Rows from an object dataset:
********************

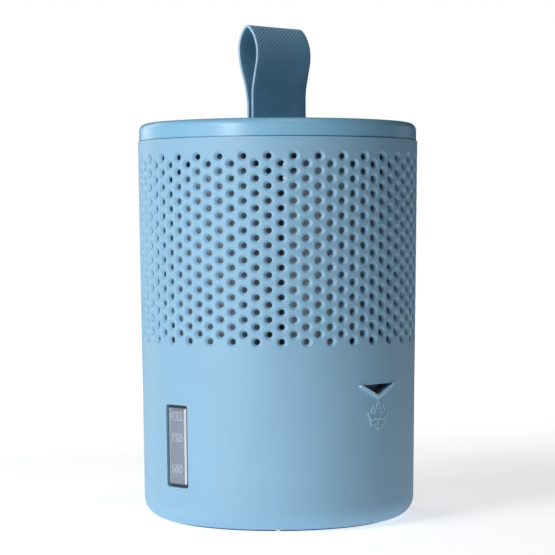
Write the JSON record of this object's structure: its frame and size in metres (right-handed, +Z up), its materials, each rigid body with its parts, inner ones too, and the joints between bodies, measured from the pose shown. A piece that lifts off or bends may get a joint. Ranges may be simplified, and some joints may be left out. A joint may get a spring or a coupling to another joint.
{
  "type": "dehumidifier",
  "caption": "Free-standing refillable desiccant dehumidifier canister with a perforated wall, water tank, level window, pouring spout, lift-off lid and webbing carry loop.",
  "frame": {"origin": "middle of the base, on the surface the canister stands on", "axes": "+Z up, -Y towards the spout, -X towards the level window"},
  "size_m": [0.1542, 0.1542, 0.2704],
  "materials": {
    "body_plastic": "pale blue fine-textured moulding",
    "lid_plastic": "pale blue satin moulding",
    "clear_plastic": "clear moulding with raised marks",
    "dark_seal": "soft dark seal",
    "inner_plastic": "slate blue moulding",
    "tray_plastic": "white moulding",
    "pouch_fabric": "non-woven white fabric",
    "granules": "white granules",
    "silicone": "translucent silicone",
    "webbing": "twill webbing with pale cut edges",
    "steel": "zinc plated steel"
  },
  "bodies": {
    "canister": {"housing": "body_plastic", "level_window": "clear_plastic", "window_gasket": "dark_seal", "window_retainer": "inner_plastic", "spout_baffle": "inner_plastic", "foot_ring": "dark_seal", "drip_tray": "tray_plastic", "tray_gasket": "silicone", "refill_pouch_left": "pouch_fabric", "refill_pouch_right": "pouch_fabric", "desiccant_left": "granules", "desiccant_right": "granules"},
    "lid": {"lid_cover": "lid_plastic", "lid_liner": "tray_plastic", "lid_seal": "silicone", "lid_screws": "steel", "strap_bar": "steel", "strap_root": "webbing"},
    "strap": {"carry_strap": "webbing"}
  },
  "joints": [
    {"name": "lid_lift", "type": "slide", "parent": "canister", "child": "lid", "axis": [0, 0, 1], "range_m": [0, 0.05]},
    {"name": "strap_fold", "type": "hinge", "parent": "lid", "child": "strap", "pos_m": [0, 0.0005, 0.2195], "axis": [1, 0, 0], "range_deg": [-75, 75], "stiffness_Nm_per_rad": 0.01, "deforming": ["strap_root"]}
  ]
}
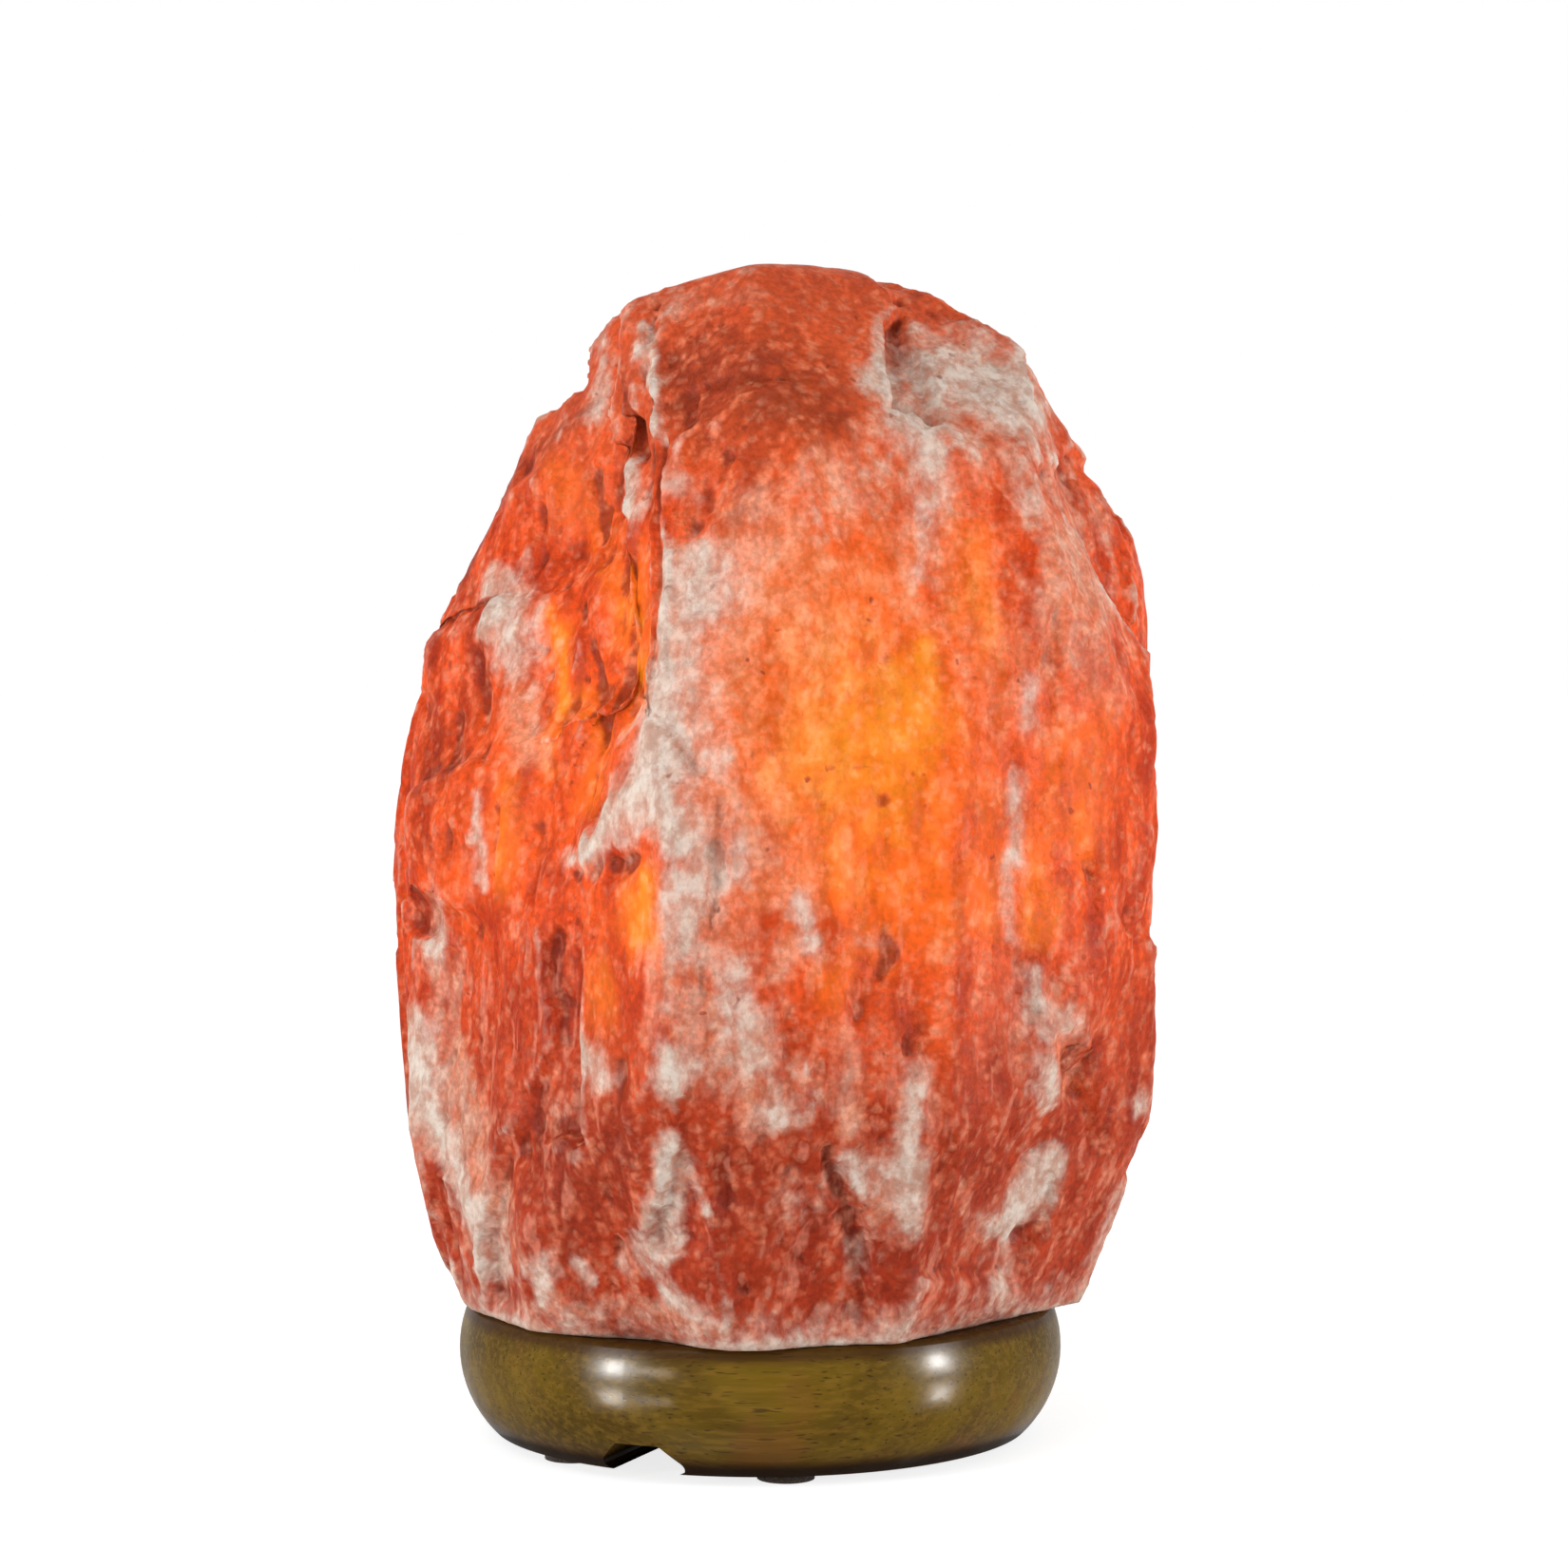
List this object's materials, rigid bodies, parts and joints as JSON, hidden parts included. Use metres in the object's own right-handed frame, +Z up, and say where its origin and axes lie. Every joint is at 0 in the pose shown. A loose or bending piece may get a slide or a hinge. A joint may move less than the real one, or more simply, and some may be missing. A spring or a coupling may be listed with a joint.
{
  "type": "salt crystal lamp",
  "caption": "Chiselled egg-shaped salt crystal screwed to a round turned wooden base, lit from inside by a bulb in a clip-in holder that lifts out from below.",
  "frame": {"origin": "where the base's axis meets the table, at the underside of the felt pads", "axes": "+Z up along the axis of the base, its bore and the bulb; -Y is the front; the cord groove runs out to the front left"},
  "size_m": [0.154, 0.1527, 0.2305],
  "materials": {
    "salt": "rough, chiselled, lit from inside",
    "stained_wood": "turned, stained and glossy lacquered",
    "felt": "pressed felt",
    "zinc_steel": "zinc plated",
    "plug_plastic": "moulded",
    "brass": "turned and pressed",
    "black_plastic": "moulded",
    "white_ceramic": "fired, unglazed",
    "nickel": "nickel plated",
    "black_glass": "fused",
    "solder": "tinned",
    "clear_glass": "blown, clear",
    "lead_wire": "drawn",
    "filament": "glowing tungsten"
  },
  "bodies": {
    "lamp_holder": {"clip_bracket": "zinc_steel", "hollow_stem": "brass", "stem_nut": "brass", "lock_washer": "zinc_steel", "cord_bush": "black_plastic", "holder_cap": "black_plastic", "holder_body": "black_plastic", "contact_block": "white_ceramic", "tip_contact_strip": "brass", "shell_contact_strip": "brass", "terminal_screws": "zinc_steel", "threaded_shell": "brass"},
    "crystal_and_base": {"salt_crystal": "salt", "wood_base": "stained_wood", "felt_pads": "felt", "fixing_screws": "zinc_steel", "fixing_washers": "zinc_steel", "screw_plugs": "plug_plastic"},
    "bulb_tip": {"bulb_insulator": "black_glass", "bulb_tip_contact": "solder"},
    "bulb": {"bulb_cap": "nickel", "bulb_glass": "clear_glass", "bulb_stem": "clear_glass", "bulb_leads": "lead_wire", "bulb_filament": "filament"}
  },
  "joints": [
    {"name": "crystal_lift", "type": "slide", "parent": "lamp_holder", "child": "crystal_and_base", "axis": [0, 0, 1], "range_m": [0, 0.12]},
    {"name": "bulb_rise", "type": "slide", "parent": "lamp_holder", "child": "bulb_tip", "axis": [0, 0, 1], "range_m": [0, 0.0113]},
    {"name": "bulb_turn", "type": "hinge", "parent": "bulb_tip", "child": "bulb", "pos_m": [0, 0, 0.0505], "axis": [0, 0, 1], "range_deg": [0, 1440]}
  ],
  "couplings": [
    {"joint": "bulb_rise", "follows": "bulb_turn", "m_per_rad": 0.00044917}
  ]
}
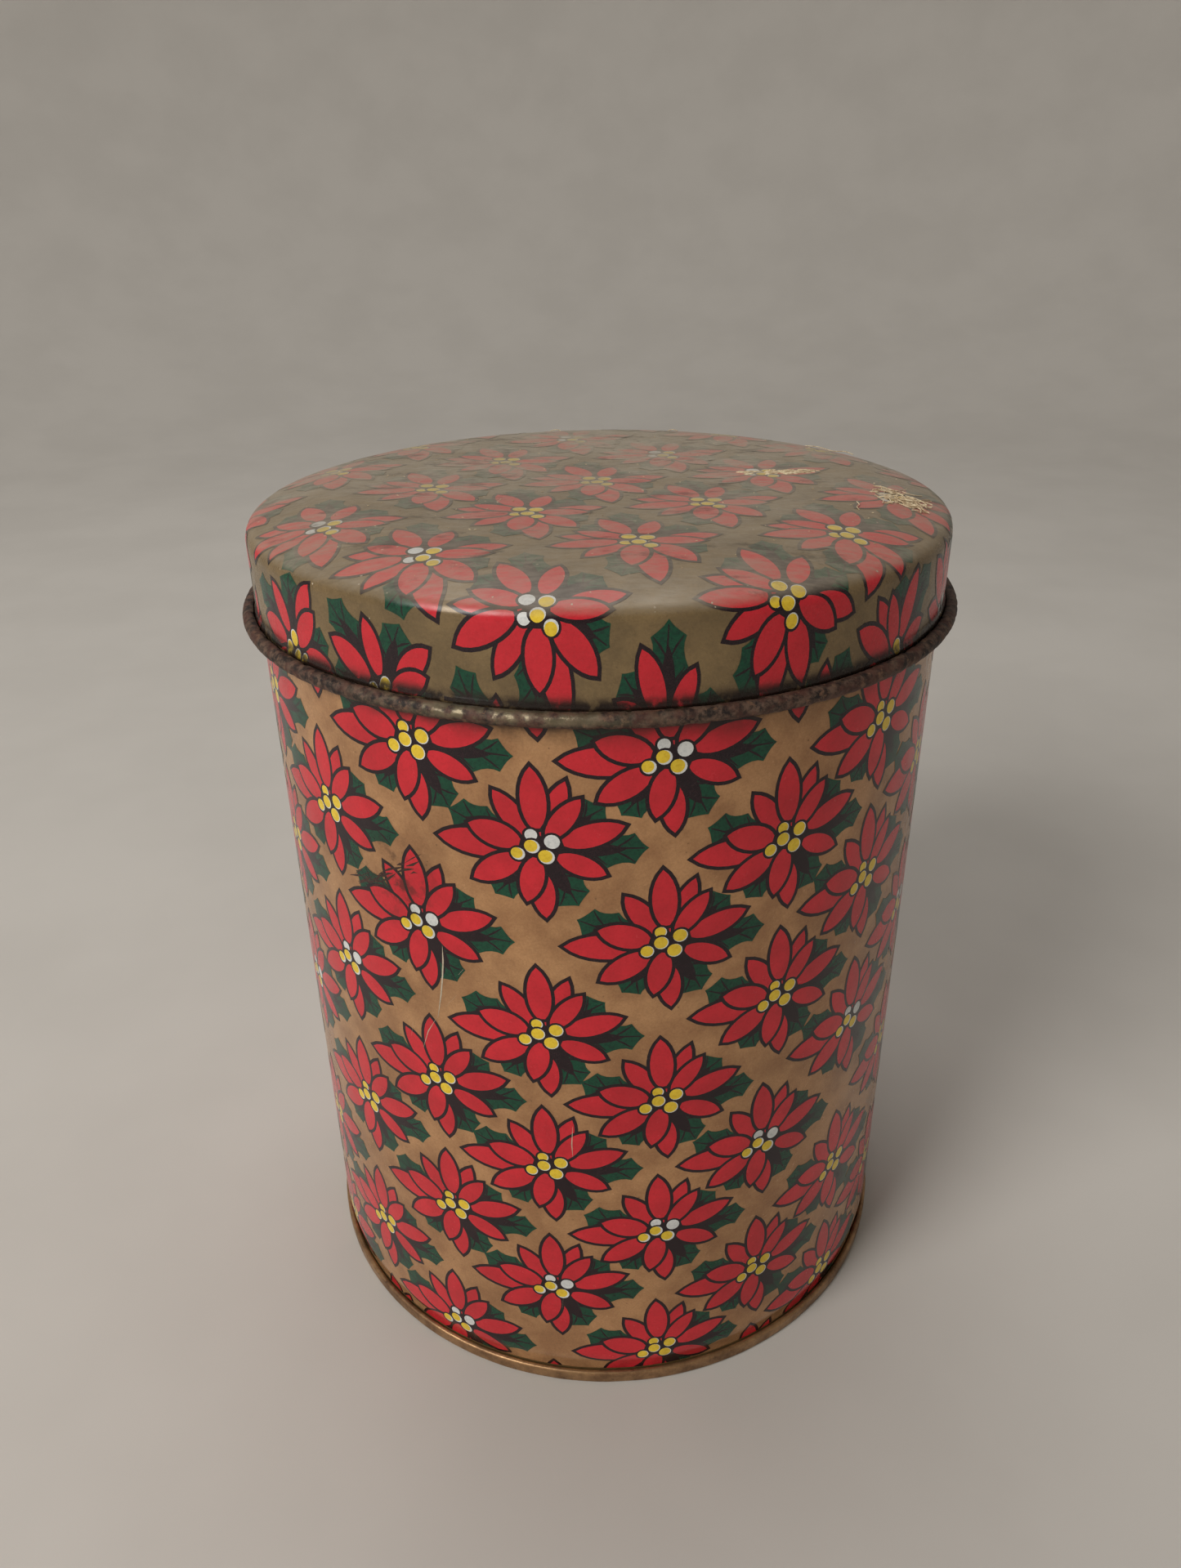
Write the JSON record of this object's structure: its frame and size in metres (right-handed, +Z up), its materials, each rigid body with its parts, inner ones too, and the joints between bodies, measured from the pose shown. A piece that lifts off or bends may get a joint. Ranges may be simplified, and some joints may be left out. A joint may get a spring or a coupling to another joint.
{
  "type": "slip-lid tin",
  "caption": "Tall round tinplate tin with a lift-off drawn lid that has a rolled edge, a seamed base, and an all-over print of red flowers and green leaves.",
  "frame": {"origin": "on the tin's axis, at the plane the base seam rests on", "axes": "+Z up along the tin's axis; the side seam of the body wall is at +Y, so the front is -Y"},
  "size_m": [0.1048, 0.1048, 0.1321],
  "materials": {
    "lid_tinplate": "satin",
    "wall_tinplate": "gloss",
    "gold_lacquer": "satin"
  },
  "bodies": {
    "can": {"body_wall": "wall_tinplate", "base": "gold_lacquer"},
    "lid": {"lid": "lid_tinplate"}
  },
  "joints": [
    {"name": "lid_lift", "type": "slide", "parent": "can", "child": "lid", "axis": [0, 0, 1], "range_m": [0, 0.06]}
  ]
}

********************

■ **Given problem**: Restate the records word for word, omitting images.

■ **Response to this exercise**:
Write the JSON record of this object's structure: its frame and size in metres (right-handed, +Z up), its materials, each rigid body with its parts, inner ones too, and the joints between bodies, measured from the pose shown. A piece that lifts off or bends may get a joint. Ranges may be simplified, and some joints may be left out. A joint may get a spring or a coupling to another joint.
{
  "type": "dehumidifier",
  "caption": "Free-standing refillable desiccant dehumidifier canister with a perforated wall, water tank, level window, pouring spout, lift-off lid and webbing carry loop.",
  "frame": {"origin": "middle of the base, on the surface the canister stands on", "axes": "+Z up, -Y towards the spout, -X towards the level window"},
  "size_m": [0.1542, 0.1542, 0.2704],
  "materials": {
    "body_plastic": "pale blue fine-textured moulding",
    "lid_plastic": "pale blue satin moulding",
    "clear_plastic": "clear moulding with raised marks",
    "dark_seal": "soft dark seal",
    "inner_plastic": "slate blue moulding",
    "tray_plastic": "white moulding",
    "pouch_fabric": "non-woven white fabric",
    "granules": "white granules",
    "silicone": "translucent silicone",
    "webbing": "twill webbing with pale cut edges",
    "steel": "zinc plated steel"
  },
  "bodies": {
    "canister": {"housing": "body_plastic", "level_window": "clear_plastic", "window_gasket": "dark_seal", "window_retainer": "inner_plastic", "spout_baffle": "inner_plastic", "foot_ring": "dark_seal", "drip_tray": "tray_plastic", "tray_gasket": "silicone", "refill_pouch_left": "pouch_fabric", "refill_pouch_right": "pouch_fabric", "desiccant_left": "granules", "desiccant_right": "granules"},
    "lid": {"lid_cover": "lid_plastic", "lid_liner": "tray_plastic", "lid_seal": "silicone", "lid_screws": "steel", "strap_bar": "steel", "strap_root": "webbing"},
    "strap": {"carry_strap": "webbing"}
  },
  "joints": [
    {"name": "lid_lift", "type": "slide", "parent": "canister", "child": "lid", "axis": [0, 0, 1], "range_m": [0, 0.05]},
    {"name": "strap_fold", "type": "hinge", "parent": "lid", "child": "strap", "pos_m": [0, 0.0005, 0.2195], "axis": [1, 0, 0], "range_deg": [-75, 75], "stiffness_Nm_per_rad": 0.01, "deforming": ["strap_root"]}
  ]
}
List this object's materials, rigid bodies, parts and joints as JSON, hidden parts included. Use metres in the object's own right-handed frame, +Z up, and say where its origin and axes lie. Every joint is at 0 in the pose shown. A loose or bending piece may get a slide or a hinge. A joint may move less than the real one, or more simply, and some may be missing. A spring or a coupling may be listed with a joint.
{
  "type": "salt crystal lamp",
  "caption": "Chiselled egg-shaped salt crystal screwed to a round turned wooden base, lit from inside by a bulb in a clip-in holder that lifts out from below.",
  "frame": {"origin": "where the base's axis meets the table, at the underside of the felt pads", "axes": "+Z up along the axis of the base, its bore and the bulb; -Y is the front; the cord groove runs out to the front left"},
  "size_m": [0.154, 0.1527, 0.2305],
  "materials": {
    "salt": "rough, chiselled, lit from inside",
    "stained_wood": "turned, stained and glossy lacquered",
    "felt": "pressed felt",
    "zinc_steel": "zinc plated",
    "plug_plastic": "moulded",
    "brass": "turned and pressed",
    "black_plastic": "moulded",
    "white_ceramic": "fired, unglazed",
    "nickel": "nickel plated",
    "black_glass": "fused",
    "solder": "tinned",
    "clear_glass": "blown, clear",
    "lead_wire": "drawn",
    "filament": "glowing tungsten"
  },
  "bodies": {
    "lamp_holder": {"clip_bracket": "zinc_steel", "hollow_stem": "brass", "stem_nut": "brass", "lock_washer": "zinc_steel", "cord_bush": "black_plastic", "holder_cap": "black_plastic", "holder_body": "black_plastic", "contact_block": "white_ceramic", "tip_contact_strip": "brass", "shell_contact_strip": "brass", "terminal_screws": "zinc_steel", "threaded_shell": "brass"},
    "crystal_and_base": {"salt_crystal": "salt", "wood_base": "stained_wood", "felt_pads": "felt", "fixing_screws": "zinc_steel", "fixing_washers": "zinc_steel", "screw_plugs": "plug_plastic"},
    "bulb_tip": {"bulb_insulator": "black_glass", "bulb_tip_contact": "solder"},
    "bulb": {"bulb_cap": "nickel", "bulb_glass": "clear_glass", "bulb_stem": "clear_glass", "bulb_leads": "lead_wire", "bulb_filament": "filament"}
  },
  "joints": [
    {"name": "crystal_lift", "type": "slide", "parent": "lamp_holder", "child": "crystal_and_base", "axis": [0, 0, 1], "range_m": [0, 0.12]},
    {"name": "bulb_rise", "type": "slide", "parent": "lamp_holder", "child": "bulb_tip", "axis": [0, 0, 1], "range_m": [0, 0.0113]},
    {"name": "bulb_turn", "type": "hinge", "parent": "bulb_tip", "child": "bulb", "pos_m": [0, 0, 0.0505], "axis": [0, 0, 1], "range_deg": [0, 1440]}
  ],
  "couplings": [
    {"joint": "bulb_rise", "follows": "bulb_turn", "m_per_rad": 0.00044917}
  ]
}
Write the JSON record of this object's structure: its frame and size in metres (right-handed, +Z up), its materials, each rigid body with its parts, inner ones too, and the joints between bodies, measured from the pose shown. A piece that lifts off or bends may get a joint. Ranges may be simplified, and some joints may be left out. A joint may get a spring or a coupling to another joint.
{
  "type": "slip-lid tin",
  "caption": "Tall round tinplate tin with a lift-off drawn lid that has a rolled edge, a seamed base, and an all-over print of red flowers and green leaves.",
  "frame": {"origin": "on the tin's axis, at the plane the base seam rests on", "axes": "+Z up along the tin's axis; the side seam of the body wall is at +Y, so the front is -Y"},
  "size_m": [0.1048, 0.1048, 0.1321],
  "materials": {
    "lid_tinplate": "satin",
    "wall_tinplate": "gloss",
    "gold_lacquer": "satin"
  },
  "bodies": {
    "can": {"body_wall": "wall_tinplate", "base": "gold_lacquer"},
    "lid": {"lid": "lid_tinplate"}
  },
  "joints": [
    {"name": "lid_lift", "type": "slide", "parent": "can", "child": "lid", "axis": [0, 0, 1], "range_m": [0, 0.06]}
  ]
}